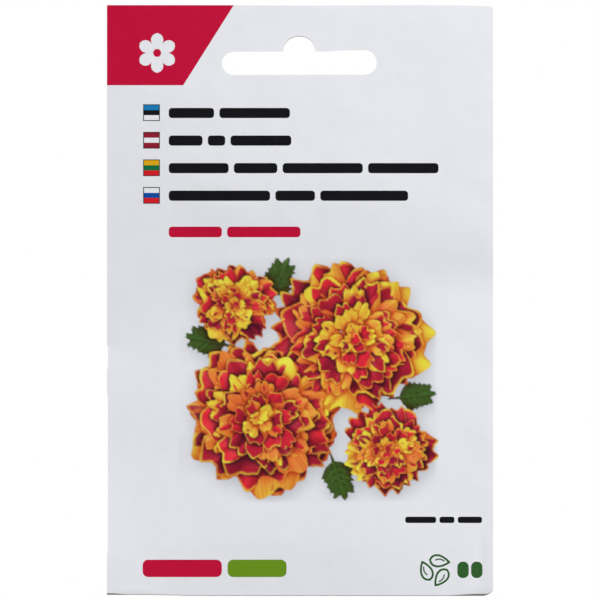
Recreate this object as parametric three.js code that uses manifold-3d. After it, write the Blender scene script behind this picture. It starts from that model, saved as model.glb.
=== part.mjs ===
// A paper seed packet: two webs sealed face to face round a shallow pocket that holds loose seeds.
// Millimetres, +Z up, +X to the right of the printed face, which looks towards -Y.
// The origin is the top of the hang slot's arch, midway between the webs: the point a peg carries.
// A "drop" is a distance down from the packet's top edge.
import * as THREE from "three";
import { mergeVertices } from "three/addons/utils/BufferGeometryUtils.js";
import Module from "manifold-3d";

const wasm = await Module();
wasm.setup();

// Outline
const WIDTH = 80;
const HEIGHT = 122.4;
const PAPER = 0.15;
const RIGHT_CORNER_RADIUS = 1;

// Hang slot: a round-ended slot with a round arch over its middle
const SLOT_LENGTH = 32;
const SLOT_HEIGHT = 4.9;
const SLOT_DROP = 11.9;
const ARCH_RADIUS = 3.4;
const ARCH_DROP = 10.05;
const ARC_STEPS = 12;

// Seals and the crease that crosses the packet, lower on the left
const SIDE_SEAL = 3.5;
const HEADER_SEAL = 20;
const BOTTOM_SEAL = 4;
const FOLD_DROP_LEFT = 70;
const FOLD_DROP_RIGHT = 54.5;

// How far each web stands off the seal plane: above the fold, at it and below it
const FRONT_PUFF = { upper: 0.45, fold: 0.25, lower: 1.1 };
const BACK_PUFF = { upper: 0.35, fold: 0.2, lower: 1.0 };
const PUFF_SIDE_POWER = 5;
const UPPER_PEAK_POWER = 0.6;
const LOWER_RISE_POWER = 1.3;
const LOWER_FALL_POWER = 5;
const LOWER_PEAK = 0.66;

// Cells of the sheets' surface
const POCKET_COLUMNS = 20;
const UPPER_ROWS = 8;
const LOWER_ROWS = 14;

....

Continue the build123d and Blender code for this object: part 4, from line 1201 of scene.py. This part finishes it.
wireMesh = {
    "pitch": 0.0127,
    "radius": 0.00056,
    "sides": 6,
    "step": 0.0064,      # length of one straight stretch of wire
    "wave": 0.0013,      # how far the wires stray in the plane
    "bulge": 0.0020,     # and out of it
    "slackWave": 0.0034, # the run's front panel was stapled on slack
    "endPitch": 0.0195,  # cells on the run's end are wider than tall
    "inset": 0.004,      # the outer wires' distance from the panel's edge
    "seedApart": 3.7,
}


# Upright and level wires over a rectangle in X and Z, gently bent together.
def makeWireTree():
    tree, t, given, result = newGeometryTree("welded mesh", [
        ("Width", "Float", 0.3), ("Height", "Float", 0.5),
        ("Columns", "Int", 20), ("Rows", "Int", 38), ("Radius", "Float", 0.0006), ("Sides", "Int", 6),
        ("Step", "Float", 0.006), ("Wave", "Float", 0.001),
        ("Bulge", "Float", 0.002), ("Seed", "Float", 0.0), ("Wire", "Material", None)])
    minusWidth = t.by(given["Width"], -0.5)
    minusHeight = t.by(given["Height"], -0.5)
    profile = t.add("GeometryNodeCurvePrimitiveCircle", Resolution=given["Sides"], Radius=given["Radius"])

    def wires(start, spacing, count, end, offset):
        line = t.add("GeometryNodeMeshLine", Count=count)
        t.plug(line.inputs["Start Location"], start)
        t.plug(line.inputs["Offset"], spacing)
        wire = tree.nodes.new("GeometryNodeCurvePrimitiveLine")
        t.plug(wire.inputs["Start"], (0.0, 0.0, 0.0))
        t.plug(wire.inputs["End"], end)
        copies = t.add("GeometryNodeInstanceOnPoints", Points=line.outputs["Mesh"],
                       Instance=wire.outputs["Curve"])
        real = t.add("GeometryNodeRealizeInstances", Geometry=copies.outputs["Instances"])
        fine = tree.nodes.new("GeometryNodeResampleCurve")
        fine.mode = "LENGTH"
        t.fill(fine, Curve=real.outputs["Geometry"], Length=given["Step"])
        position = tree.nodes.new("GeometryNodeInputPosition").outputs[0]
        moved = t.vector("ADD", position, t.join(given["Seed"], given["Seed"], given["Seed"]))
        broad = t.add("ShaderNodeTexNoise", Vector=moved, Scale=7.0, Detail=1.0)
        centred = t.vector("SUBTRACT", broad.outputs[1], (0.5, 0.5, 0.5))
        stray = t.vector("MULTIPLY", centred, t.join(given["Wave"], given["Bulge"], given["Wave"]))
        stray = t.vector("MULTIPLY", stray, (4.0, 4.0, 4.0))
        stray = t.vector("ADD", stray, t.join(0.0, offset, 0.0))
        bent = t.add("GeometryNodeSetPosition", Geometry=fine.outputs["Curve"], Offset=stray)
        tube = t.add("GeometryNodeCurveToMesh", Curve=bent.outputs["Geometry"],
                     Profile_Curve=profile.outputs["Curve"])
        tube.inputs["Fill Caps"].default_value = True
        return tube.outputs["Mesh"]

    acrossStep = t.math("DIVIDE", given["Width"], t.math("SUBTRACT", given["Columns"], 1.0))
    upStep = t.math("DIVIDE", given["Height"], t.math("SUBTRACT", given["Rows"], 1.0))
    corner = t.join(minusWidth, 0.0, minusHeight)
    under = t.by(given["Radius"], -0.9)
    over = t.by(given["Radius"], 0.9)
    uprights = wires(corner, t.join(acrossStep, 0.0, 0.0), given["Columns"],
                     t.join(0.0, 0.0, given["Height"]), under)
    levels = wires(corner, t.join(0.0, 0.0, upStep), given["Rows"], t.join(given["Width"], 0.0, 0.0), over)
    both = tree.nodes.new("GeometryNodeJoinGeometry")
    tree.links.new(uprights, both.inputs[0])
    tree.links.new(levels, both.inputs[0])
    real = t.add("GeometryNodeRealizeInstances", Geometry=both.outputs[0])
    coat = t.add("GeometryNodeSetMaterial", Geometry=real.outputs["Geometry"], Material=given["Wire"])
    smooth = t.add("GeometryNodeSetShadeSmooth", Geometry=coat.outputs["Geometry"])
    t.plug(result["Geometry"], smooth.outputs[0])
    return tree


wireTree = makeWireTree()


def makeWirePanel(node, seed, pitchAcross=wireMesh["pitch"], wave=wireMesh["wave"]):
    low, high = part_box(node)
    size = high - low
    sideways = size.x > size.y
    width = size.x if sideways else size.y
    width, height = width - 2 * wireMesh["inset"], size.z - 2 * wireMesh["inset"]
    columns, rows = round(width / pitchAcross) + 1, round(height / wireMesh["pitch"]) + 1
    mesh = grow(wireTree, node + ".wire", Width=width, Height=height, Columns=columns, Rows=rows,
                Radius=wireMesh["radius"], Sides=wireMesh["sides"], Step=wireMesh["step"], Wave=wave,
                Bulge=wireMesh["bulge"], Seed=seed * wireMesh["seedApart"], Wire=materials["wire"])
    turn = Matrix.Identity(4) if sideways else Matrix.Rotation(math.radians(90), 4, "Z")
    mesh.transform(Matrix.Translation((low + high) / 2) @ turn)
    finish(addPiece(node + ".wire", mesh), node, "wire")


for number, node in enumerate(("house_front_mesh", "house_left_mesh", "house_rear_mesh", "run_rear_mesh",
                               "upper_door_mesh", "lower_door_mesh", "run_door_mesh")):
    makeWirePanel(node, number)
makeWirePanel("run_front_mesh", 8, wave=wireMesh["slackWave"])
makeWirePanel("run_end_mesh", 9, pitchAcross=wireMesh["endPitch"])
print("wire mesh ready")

....

### Written instruction
Take exactly the lines from the one containing "Recreate this object" through the one containing "const FOLD_DROP_RIGHT = 54.5;" in the data above, and output them with nothing added.

### Complete response
Recreate this object as parametric three.js code that uses manifold-3d. After it, write the Blender scene script behind this picture. It starts from that model, saved as model.glb.
=== part.mjs ===
// A paper seed packet: two webs sealed face to face round a shallow pocket that holds loose seeds.
// Millimetres, +Z up, +X to the right of the printed face, which looks towards -Y.
// The origin is the top of the hang slot's arch, midway between the webs: the point a peg carries.
// A "drop" is a distance down from the packet's top edge.
import * as THREE from "three";
import { mergeVertices } from "three/addons/utils/BufferGeometryUtils.js";
import Module from "manifold-3d";

const wasm = await Module();
wasm.setup();

// Outline
const WIDTH = 80;
const HEIGHT = 122.4;
const PAPER = 0.15;
const RIGHT_CORNER_RADIUS = 1;

// Hang slot: a round-ended slot with a round arch over its middle
const SLOT_LENGTH = 32;
const SLOT_HEIGHT = 4.9;
const SLOT_DROP = 11.9;
const ARCH_RADIUS = 3.4;
const ARCH_DROP = 10.05;
const ARC_STEPS = 12;

// Seals and the crease that crosses the packet, lower on the left
const SIDE_SEAL = 3.5;
const HEADER_SEAL = 20;
const BOTTOM_SEAL = 4;
const FOLD_DROP_LEFT = 70;
const FOLD_DROP_RIGHT = 54.5;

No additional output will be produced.